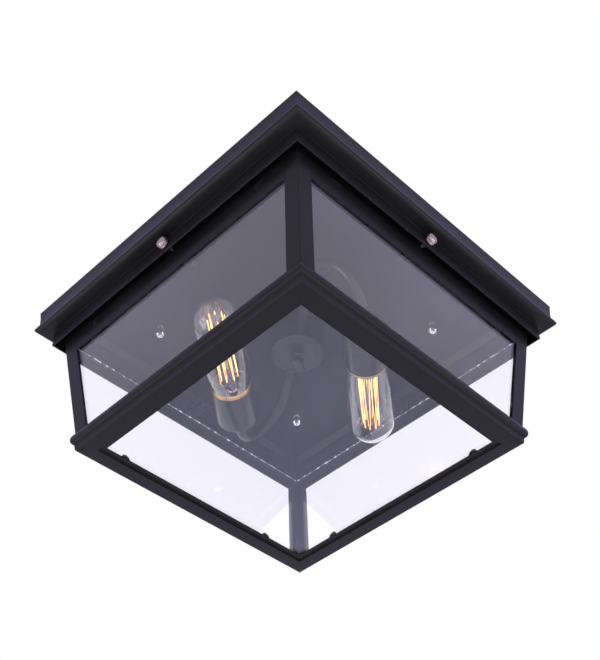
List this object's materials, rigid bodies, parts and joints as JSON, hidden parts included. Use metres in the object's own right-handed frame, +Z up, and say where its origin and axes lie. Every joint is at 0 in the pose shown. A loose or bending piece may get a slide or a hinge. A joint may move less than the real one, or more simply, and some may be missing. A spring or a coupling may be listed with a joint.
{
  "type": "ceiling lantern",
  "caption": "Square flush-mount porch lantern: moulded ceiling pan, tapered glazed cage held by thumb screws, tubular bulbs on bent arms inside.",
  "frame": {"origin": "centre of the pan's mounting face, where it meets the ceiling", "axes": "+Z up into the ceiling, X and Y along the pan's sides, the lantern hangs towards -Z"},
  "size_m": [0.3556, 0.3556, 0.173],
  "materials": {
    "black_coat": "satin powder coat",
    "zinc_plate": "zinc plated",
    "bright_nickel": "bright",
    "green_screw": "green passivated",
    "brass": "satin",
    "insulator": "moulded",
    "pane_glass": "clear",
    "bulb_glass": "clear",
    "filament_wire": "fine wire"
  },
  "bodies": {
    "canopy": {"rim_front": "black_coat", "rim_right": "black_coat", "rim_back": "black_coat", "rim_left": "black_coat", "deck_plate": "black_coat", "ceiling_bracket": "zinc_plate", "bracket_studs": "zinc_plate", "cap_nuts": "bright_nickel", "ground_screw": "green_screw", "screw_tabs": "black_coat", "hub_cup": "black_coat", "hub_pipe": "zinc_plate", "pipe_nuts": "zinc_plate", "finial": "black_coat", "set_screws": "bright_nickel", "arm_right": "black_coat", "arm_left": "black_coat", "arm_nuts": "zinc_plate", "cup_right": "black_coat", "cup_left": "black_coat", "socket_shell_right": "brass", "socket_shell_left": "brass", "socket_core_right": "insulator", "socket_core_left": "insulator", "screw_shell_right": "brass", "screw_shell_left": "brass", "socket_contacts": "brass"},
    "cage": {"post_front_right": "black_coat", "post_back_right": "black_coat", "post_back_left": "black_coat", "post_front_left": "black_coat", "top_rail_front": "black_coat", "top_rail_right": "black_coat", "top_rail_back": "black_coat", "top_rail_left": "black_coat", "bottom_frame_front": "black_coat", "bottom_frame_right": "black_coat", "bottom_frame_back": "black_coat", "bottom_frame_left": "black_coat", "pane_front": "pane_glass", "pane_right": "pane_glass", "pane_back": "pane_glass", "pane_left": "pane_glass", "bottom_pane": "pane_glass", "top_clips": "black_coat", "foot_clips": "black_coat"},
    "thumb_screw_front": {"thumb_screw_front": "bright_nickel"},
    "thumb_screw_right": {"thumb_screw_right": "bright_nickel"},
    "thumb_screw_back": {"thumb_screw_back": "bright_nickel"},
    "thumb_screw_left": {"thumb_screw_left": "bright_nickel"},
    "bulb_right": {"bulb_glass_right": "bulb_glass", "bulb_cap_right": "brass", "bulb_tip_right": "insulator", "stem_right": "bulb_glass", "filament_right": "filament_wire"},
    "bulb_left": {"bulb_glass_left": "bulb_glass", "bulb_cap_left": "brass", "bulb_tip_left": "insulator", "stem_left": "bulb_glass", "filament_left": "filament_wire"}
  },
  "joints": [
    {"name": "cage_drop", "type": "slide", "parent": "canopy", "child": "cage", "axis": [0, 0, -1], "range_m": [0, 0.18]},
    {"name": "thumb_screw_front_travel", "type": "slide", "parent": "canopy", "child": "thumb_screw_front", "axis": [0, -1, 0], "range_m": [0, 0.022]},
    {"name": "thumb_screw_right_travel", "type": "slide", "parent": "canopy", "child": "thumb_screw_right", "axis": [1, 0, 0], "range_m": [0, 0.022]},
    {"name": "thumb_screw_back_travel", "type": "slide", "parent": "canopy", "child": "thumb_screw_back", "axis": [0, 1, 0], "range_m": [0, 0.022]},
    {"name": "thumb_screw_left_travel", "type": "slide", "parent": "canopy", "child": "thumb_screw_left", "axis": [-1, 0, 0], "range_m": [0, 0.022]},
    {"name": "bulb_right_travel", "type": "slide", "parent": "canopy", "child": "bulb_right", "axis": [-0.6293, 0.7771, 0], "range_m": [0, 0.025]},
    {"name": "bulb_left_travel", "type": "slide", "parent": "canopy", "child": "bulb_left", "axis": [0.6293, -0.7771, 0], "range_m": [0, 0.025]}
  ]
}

* * *

Written exercise - Each line that holds the word "bodies" is to be copied.

Finished answer -
List this object's materials, rigid bodies, parts and joints as JSON, hidden parts included. Use metres in the object's own right-handed frame, +Z up, and say where its origin and axes lie. Every joint is at 0 in the pose shown. A loose or bending piece may get a slide or a hinge. A joint may move less than the real one, or more simply, and some may be missing. A spring or a coupling may be listed with a joint.
  "bodies": {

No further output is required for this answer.